Literacy


Bell Primary School fosters a culture of collaboration amongst teachers. They regularly meet in year level teams to look at assessment and discuss observations to plan lessons and units of work that are engaging and targeted at students’ individual level of need. There is daily explicit teaching and learning in every classroom. Teachers employ a range of whole class, small group and individual instructional practices based on the needs of their students.

In English there is time devoted to the development of reading skills, habits and behaviours, writing and oral language. 

 

The essential features of our English teaching include;

  • Explicit teaching of reading and writing (including speaking and listening
  • Varied teaching practices such as modelled, guided and shared reading and writing
  • Independent Reading in order to build their reading stamina, enjoyment of reading and practise skills learnt/taught.
  • Book clubs in the upper years where students use their reading skills to have student-led discussions about a shared book
  • Phonological awareness (reading and writing) using the Jolly Phonics program in the lower school
  • Teaching of sight words using the Oxford 500 Most Used Words
  • A focus on developing students’ skills as writers using the 6 + 1 Traits of Writing. These traits are Ideas, Sentence Fluency, Organisation, Word Choice, Voice, Conventions and Presentation. These traits are taught through various genres of writing and align with the Victorian Curriculum.

                                                    

What can you do at home to support the learning of your child?

Reading

  • Encourage your child to choose reading materials that match their interests and set aside time for reading each day.
  • Have a book chat by asking questions before reading (e.g. what do you think will happen?), during reading (e.g. why do you think the character did that?) and after reading (e.g. can you retell the story in your own words?)
  • Find opportunities to read for everyday purposes such as reading recipes, the newspaper or shopping lists.

Writing

  • Encourage your child to create a picture that visually represents their ideas
  • Provide special stationery, such as coloured pens and pencils, and different coloured paper
  • Support your child to read their writing aloud
  • Always proudly display your child’s work in a prominent position in your house. This will give them confidence, and demonstrates the importance of writing.
  • Create an ‘ideas bag’ or ‘ideas folder’ to use as a writing prompt. Inspire writing ideas by collecting objects. For example, photographs, pictures from magazines and brochures, movie tickets, or other items.
  • Continue to encourage your child to write for everyday skills. This includes writing recipes, family messages, shopping lists and greeting cards.

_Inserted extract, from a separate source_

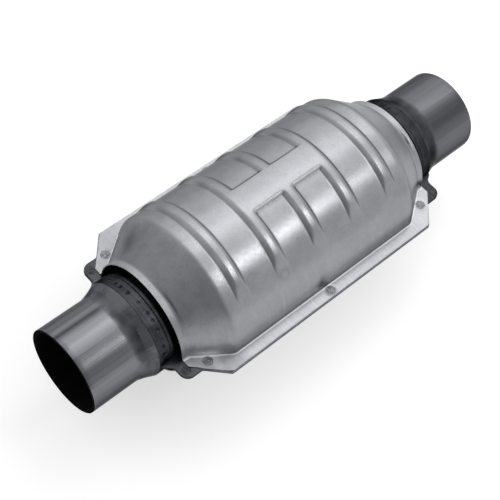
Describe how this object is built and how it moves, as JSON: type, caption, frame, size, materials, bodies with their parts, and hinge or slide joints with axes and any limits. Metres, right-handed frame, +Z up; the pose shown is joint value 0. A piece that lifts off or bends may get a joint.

Speaking and Listening (Oral Language)

  • Include your child when discussing everyday activities such as grocery shopping, gardening, cooking dinner, collecting mail from the mailbox, doing housework, and travelling in the car or bus.
  • Try to ask your child specific questions about their day. A general question like “how was your day?” will likely get a single-word response of “good.” Ask specific questions like “what is the book you are reading in class about?” or “what did you do at lunchtime today?”
  • Outings can also provide a world of new vocabulary. Discussion during outings can enrich your child’s understanding of the world. Outings might include going to the park, the zoo, a shopping centre, museums, libraries and art galleries.
  • Story-telling is a great way to extend your child’s language and listening skills, as well as expanding their imagination. Either you can tell the story, or encourage your child to tell the story. Make it exciting, with different voices, puppets, props or a finger play.
  • As your child gets older, discuss news and current events can enrich your child’s understanding of the world.